En Flandre, l’argument des déchets fait aussi débat. Là aussi, la Fédération Horeca réagit : « C’est vrai qu’aujourd’hui, les fast-foods, tout comme tous les établissements Horeca et autres d’ailleurs, sont tenus d’utiliser des emballages soit réutilisables, soit biodégradables… Mais ça pollue énormément, d’autant plus que ces établissements ont énormément de clients et donc énormément de déchets. »

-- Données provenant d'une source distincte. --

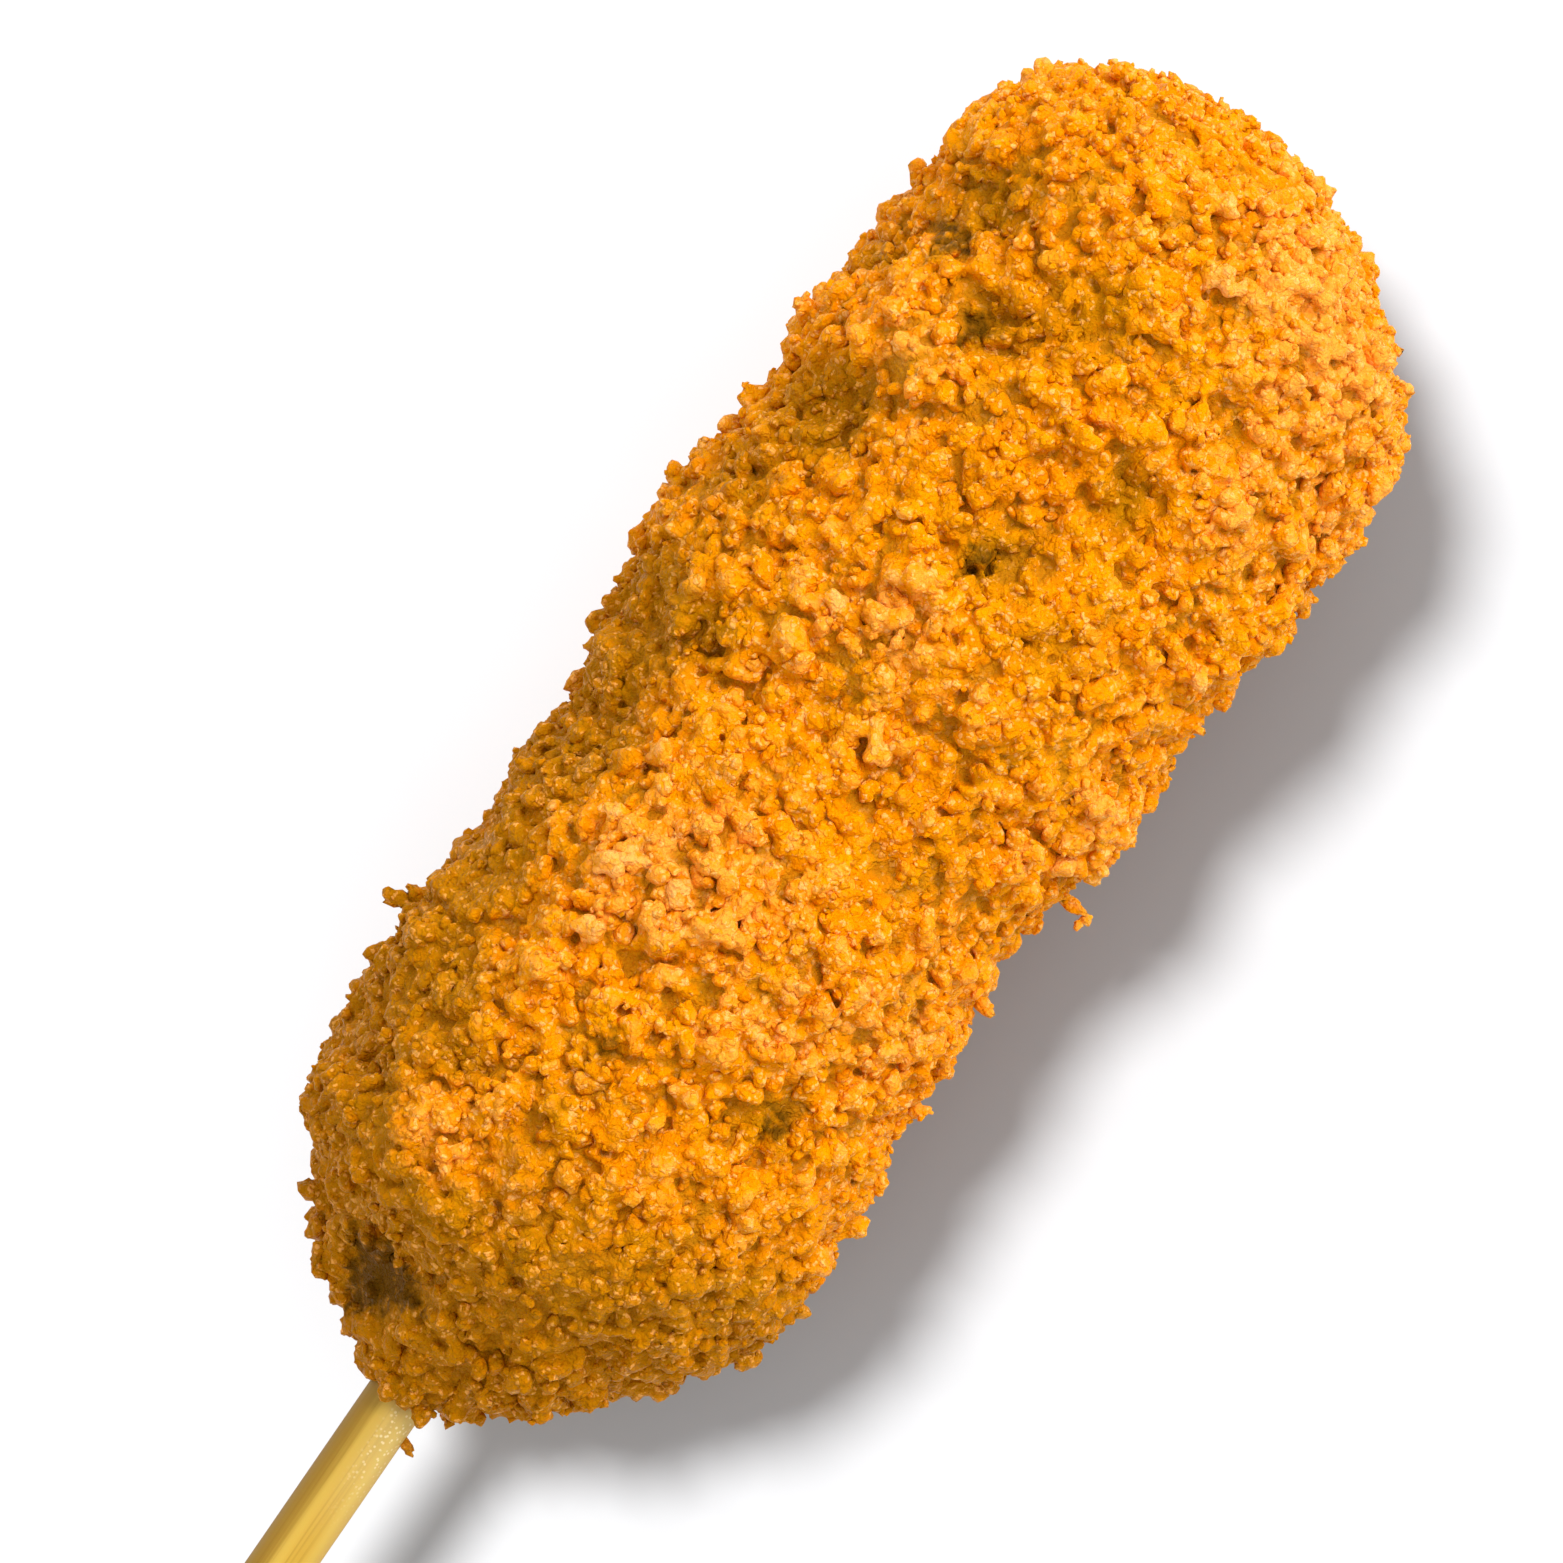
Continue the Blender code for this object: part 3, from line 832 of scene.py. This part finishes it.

L’environnement, un facteur déterminant sur la prise de poids

Les facteurs expliquant la prise de poids des Belges sont évidemment la génétique et la sédentarité mais depuis plusieurs années, les chercheurs et chercheuses étudient l’impact de l’environnement sur les habitudes alimentaires. « L’obésité est en nette majoration, analyse Caroline Dal Pont, chirurgienne digestive et bariatrique au CHRSM-site Meuse à Namur. On voit bien que sur les 20 dernières années, elle a presque doublé dans le monde. En Europe également la population, donc les enfants, est touchée. Malheureusement avec un enfant sur cinq qui est en situation de surpoids, c’est vraiment devenu un problème de santé publique. »

La médecin rappelle les causes multifactorielles de l’obésité : « On sait effectivement que c’est plurifactoriel. L’obésité, peut être due à un niveau éducationnel parfois un peu plus bas, à la sédentarité, à des problèmes héréditaires, mais aussi à des facteurs émotionnels et de stress. Mais ce que l’on constate aussi c’est que l’environnement joue un rôle particulier. (Les fast-foods) sont de plus en plus proches de la population. Aujourd’hui, les jeunes sortent manger dans un fast-food sur leur temps de midi. Si cela se rapproche encore, et arrive dans nos villages, j’ai peur que ces enseignes soient présentes dans nos vies en continu. D’autant plus que le marketing est fait pour attirer vraiment la population jeune et jeunes adultes. »

Contacté, le tout nouveau ministre wallon de la Santé Yves Coppieters dit prendre le dossier en main dès la rentrée, et annonce un grand plan de lutte contre l’obésité en Wallonie.